Hipódromo de Peralvillo

Ícono del entretenimiento en la capital

Marco A. Villa

En 1882 se inauguró en las “afueras” de la Ciudad de México un recinto que al tiempo sería un punto de referencia para los habitantes del norte de la capital: el hipódromo de Peralvillo. En aquel entonces, este rumbo solía caracterizarse por sus dispersos asentamientos regados en los extensos terrenos a los cuales aún tardaría en llegar la urbanización que luego se amalgamó a la metrópoli, más no el orden y el progreso porfirista en materia de entretenimiento y deportes. Así, la élite, en particular la del Jockey Club, se pasearía por ahí para deleitarse con las carreras de caballos que se realizaban sin falta el día de Santiago, pues era el santo elegido para éstas, además de las temporadas oficiales.

Desde que fue inaugurado por la Sociedad Mexicana de Carreras, este primer inmueble de su tipo −según refiere Manuel Rivera y Cambas en su libro México pintoresco, artístico y monumental− fue un ícono de su época. Además, sabida era su historia colonial, pues el “grande espacio” en el cual se montó la milla donde galoparían a toda marcha los equinos vigilados por los “vedores” estuvo entre las garitas de Peralvillo y Vallejo, parte a su vez de la primera legua del Camino Real de Tierra Adentro. Al tiempo hubo ahí también un cuartel y un campo de maniobras militares.

Pero este pasado virreinal y militar había quedado atrás y la aristocracia miraba ya al otro lado del Atlántico, pues esta diversión hípica –que en el coloso de Peralvillo arrancaba al grito de “Santiago”– innovaba con “el modo de arreglar el local, sometiéndose en todo a las prescripciones a las que se ajusta en Europa, particularmente  en lo relativo a las apuestas”. Sus veintidós socios, quienes “contribuyeron con mil pesos cada uno” para la conformación de su grupo, al que también sumó capital el gobierno federal y otros ministros, terminaron gastando alrededor de treinta mil pesos en la edificación del inmueble, que finalmente comprendió un área aproximada de seiscientos mil metros cuadrados.

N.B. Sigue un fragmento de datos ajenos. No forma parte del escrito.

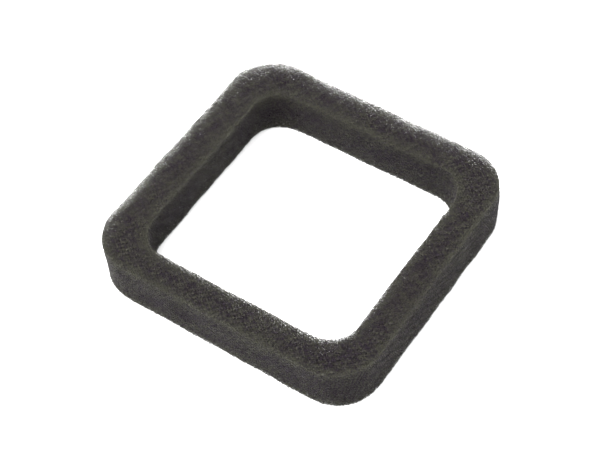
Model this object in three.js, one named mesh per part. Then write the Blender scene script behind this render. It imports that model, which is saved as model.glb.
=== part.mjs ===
// Foam air filter element for a small engine: a square ring with rounded corners, cut in one
// piece from a sheet of open-cell foam. Its top and bottom faces are flat and its walls upright.
// Millimetres, +Z up. The origin is in the middle of the bottom face, which the ring rests on.
import * as THREE from 'three';

const OUTER_WIDTH = 90; // along X
const OUTER_DEPTH = 87; // along Y
const SHEET_THICKNESS = 15.5; // along Z, from face to face
const ARM_WIDTH = 10; // from the outer wall to the opening
const OUTER_CORNER_RADIUS = 13.7;
const INNER_CORNER_RADIUS = 9.3;
const SEGMENTS_PER_CORNER = 16;

// Adds a rectangle with rounded corners, centred on the origin, to a path.
function traceRoundedRectangle(path, width, depth, radius) {
  const x = width / 2 - radius;
  const y = depth / 2 - radius;
  const quarter = Math.PI / 2;
  path.moveTo(x + radius, -y);
  path.absarc(x, y, radius, 0, quarter);
  path.absarc(-x, y, radius, quarter, 2 * quarter);
  path.absarc(-x, -y, radius, 2 * quarter, 3 * quarter);
  path.absarc(x, -y, radius, 3 * quarter, 4 * quarter);
  return path;
}

// The outline that the die cuts: the outer edge, with the opening as a hole in it.
function ringOutline() {
  const outline = traceRoundedRectangle(new THREE.Shape(), OUTER_WIDTH, OUTER_DEPTH, OUTER_CORNER_RADIUS);
  const opening = traceRoundedRectangle(
    new THREE.Path(),
    OUTER_WIDTH - 2 * ARM_WIDTH,
    OUTER_DEPTH - 2 * ARM_WIDTH,
    INNER_CORNER_RADIUS,
  );
  outline.holes.push(opening);
  return outline;
}

// The whole element: charcoal foam, dull all over.
function foamElement() {
  const geometry = new THREE.ExtrudeGeometry(ringOutline(), {
    depth: SHEET_THICKNESS,
    bevelEnabled: false,
    curveSegments: SEGMENTS_PER_CORNER,
  });
  const material = new THREE.MeshStandardMaterial({ color: 0x45423f, roughness: 0.95, metalness: 0 });
  const mesh = new THREE.Mesh(geometry, material);
  mesh.name = 'foam_element';
  return mesh;
}

const filter = new THREE.Group();
filter.add(foamElement());

export default filter;
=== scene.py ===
"""Foam air-filter element: a flat rectangular ring of open-cell foam with rounded corners.

The foam is built as what it is, a net of thin struts. Pores sit on a shaken body-centred lattice.
The places where four pores meet are the joints of the net, and two joints that share three pores
are joined by a strut. The net is cut flush where it meets the faces of the ring, as a knife leaves it.
A fine net fills the outer layer that can be seen into, and a coarser one fills the hidden middle.
"""

import itertools
import math

import bpy
import numpy as np
from mathutils import Matrix, Vector


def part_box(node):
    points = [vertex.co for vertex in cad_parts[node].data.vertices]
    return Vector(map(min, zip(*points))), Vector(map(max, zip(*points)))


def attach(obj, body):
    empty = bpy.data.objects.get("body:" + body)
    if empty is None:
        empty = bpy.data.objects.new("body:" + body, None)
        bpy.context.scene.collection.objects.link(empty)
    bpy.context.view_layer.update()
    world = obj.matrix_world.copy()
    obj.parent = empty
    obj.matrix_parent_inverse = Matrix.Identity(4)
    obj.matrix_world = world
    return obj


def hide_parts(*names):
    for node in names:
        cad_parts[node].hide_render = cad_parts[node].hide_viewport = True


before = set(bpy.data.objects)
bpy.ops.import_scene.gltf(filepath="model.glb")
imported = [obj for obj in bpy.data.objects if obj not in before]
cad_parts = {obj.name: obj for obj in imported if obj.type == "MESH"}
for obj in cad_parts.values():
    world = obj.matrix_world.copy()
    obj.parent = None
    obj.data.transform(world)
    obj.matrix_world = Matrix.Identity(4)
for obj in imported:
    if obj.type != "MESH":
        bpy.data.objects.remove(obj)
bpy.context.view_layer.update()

# Lengths are in millimetres. Meshes and places are scaled to metres by MM as they are made.
MM = 0.001
NODE = "foam_element"
SEED = 7

# The net of struts
PORE_LATTICE = 0.85  # side of one lattice cell, which holds two pores
SKIN_DEPTH = 0.60  # how deep the fine net goes
EDGE_SKIN_DEPTH = 2.2  # the same at the top edges, where light shines through
EDGE_REACH = 2.7  # how far the top edges' own depth and thickness of strut reach from them
CORE_LATTICE = 1.9  # side of a lattice cell of the coarse net in the hidden middle
CORE_OVERLAP = 0.3  # how far the coarse net reaches into the fine one
JOINT_RADIUS = 0.032  # from the middle of a joint to its corners, deep in the foam
CORE_JOINT_RADIUS = 0.09  # the same in the coarse net
SURFACE_SWELL = 3.6  # how much thicker the struts are at the surface, as a share
SWELL_DEPTH = 0.4  # the depth at which that has fallen to about a third
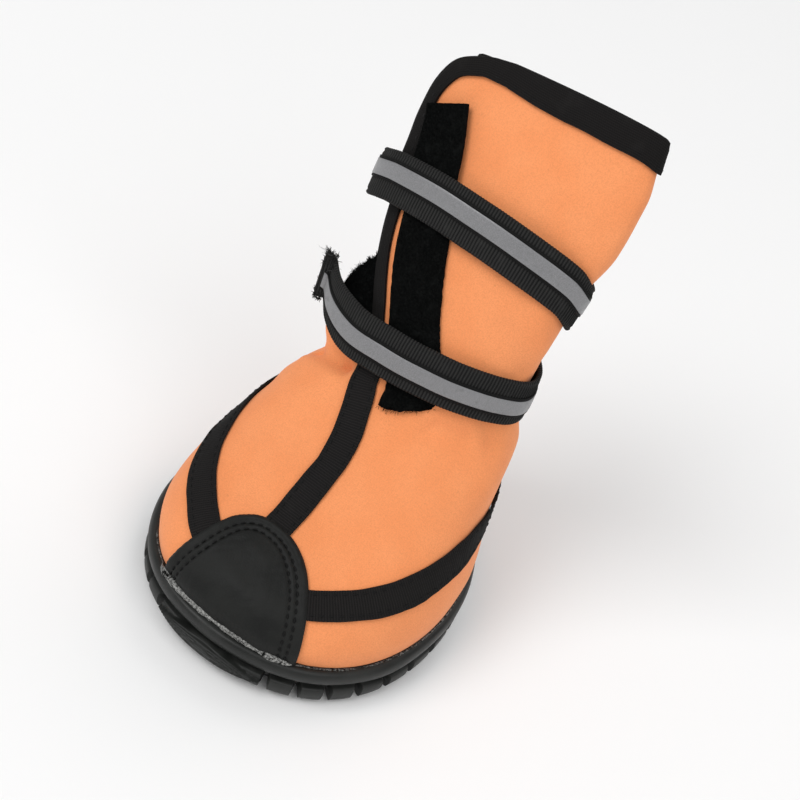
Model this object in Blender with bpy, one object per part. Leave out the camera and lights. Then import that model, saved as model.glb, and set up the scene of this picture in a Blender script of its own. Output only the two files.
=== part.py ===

Hasta antes de este sitio, en varias poblaciones de la República Mexicana las carreras de caballos se llevaban a cabo en sitios elegidos de forma arbitraria y hasta llegaban a ser clandestinas; en ambos casos, muy concurridas, pues se anunciaban con anticipación mediante carteles públicos, “a fin de dar solemnidad a la diversión”. En la Ciudad de México fueron populares los llanos de San Lázaro, el rancho de Nápoles o los extensos terrenos contiguos a la iglesia de Panzacola –donde tal tradición llegó hasta mediados del siglo XX–. Por ello quizá, al pasar los lustros, el hipódromo de Peralvillo vio llegar a sus instalaciones gente de variados y hasta lejanos sitios del Distrito Federal, sobre todo en sus dos clásicas temporadas del año, una entre primavera y verano, más la de otoño.

El recinto prestó también sus instalaciones a otra clase de espectáculos, como carreras de bicicletas y algunos actos culturales cuya organización estuvo a cargo de importantes clubes de alcurnia de la capital, como el mencionado Jockey Club, el alemán, el francés o el militar. De hecho, la colonia alemana organizó aquí también la primera competencia de automóviles en México para celebrar el cumpleaños del emperador Guillermo II. Pero el desarrollo urbano de la ciudad, así como la apertura de nuevos centros del tipo, como el hipódromo de Indianilla o el hipódromo de la Condesa, inaugurados en 1895 y 1910 respectivamente, mermaron poco a poco su popularidad hasta que cerró.